July 18, 2005

How concerned should we be about about the new justice's obedience to precedent?

Replacing Justice O'Connor, the Court's key swing voter, is making people fret that we are headed into a period of drastic, unsettling overruling of cases. Are there not four votes already on the Court just waiting for that fifth vote, with which they can flip numerous precedents to the other side? So attitudes about overruling cases are going to be extremely important, aren't they? The Christian Science Monitor has this:
As Justice Potter Stewart wrote in a 1974 dissent: "A basic change in the law upon a ground no firmer than a change in our membership invites the popular misconception that this institution is little different from the two political branches of the government."

He added, "No misconception could do more lasting injury to this court."...

Suzanna Sherry, a constitutional law professor at Vanderbilt University Law School in Nashville, Tenn., says it can be difficult to predict how a new justice may vote when legal precedents are on the line. The justice's personal views regarding a case may not control the final outcome, she says.
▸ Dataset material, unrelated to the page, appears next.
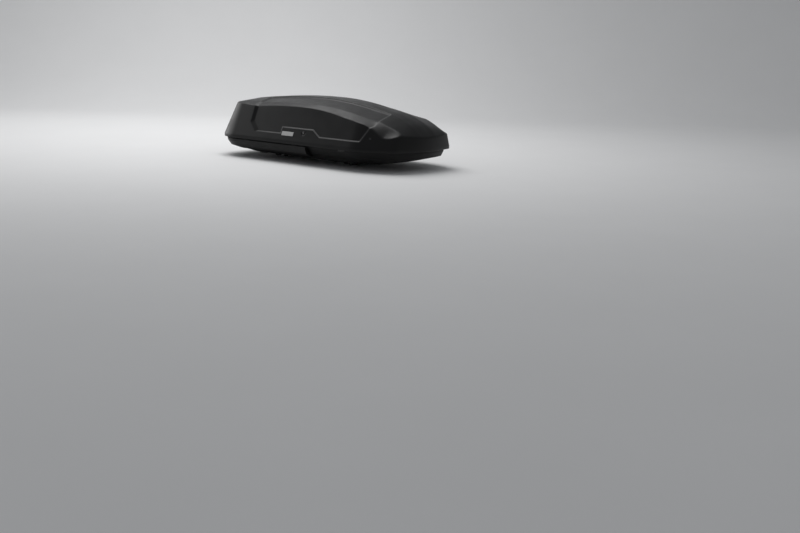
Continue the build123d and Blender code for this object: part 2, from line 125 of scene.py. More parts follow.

"A judge who thinks affirmative action is unconstitutional but who is also strongly influenced by principles of stare decisis might decide not to overrule the earlier case, but to limit it, and not extend it in the next case," Professor Sherry says.
In the affirmative action cases, as in many, many cases, O'Connor took positions based on her idiosyncratic balancing of multiple factors. That makes it easy, in the next case, to reach a different result without needing to overrule anything. If in the process of deciding the new case the Court crispens and clarifies the doctrine, it won't need to portray what it's doing as overruling.

Though we will always remember Justice O'Connor as the first woman on the Court and the person who defined the Court's balance point for a quarter century, the impression she made on constitutional law doctrine is likely to dissipate quickly -- and without the sort of dramatic overrulings that ordinary people notice.

Nonetheless, there will be lots of jabber about posturing about the value of precedent at the Senate hearings.

6 comments:

Bruce Hayden said...

Let's cut to the chase. This is about abortion. Pure and simple.

Forty years ago, Justice Douglas found argued that "specific guarantees in the Bill of Rights have penumbras, formed by emanations from those guarantees that help give them life and substance." Penumbras formed by emanations? Is this legal reasoning or astronomy?

But thanks to Grisold, and later Roe, abortion is now Constitutionally mandated. It is now binding precedent.

So, the worry about precedent is almost exclusively a worry that this string of cases, itself not built on precedent, might be overturned by a couple more "conservative" justices.

Bruce Hayden said...

Sorry about grammer in the previous post.

But I am not sure, after Kelo, if Scalia has it in himself to override precedent in, for example, the area of abortion.

Bruce Hayden said...

Lest you think that I am a rabid pro-lifer, I am not. As a guy, I am somewhat ambivalent on the subject. I may get "religion" if my daughter is faced with it - but do have a 12 guage available JIC instead.

And I can't complain about the social side of Griswold. BUT I still consider this string of cases one of the worst things that the Supreme Court has ever done, almost as bad as Dred Scott.

It, in a couple of key decisions, moved a dispute that should have been, and was being, decided in the political realm, out of there and out of reach of the tens of millions on the other side.

Unknown said...

Bruce - Do we have a right to travel? I'm talking about within the United States. I don't see that right in the Constitution, but it's something that the Supreme Court has declared to be one of the undefined "rights" in the 9th amendment.

You do know about the 9th amendment, don't you? Or do you think it's just an "inkblot" as Bork would have us believe?

Steven said...

Yes, there is a Ninth Ammendment. And if you can show a precedents in the common law where a right was recognized (even implicitly) prior to the adoption of the amendment, you have a case that such an unenumerated right is guaranteed by the Ninth Amendment. Marriage and travel are such rights.

The penumbra-and-emanation theory, however, makes no attempt to defend a right as an already-existing one defended despite its non-enumeration by the Ninth Amendment. Instead, it claims there are new unenumerated rights derived from the enumerated ones.

That's a huge difference. Under the former, one must look to the case history of the common law to find precedent to support a theory of a right. Under the latter, one can simply declare that since something should be protected, in nothing more than the personal opinion of the Justice, then it is protected.

Bruce Hayden said...

Top Cat

I think I answered it in my first post. The left was able to get the courts to enshrine a bunch of new rights in the Constitution, without really any real precedent to support them, when they had control of the courts. But the long run of Republican presidents has moved the judicary slowly to the right.

The worry then is that if these rights can be invented without any real reference to stare decisis, then they can be abolished just the same way. But if the new justices feel bound by such, then these rights are safe.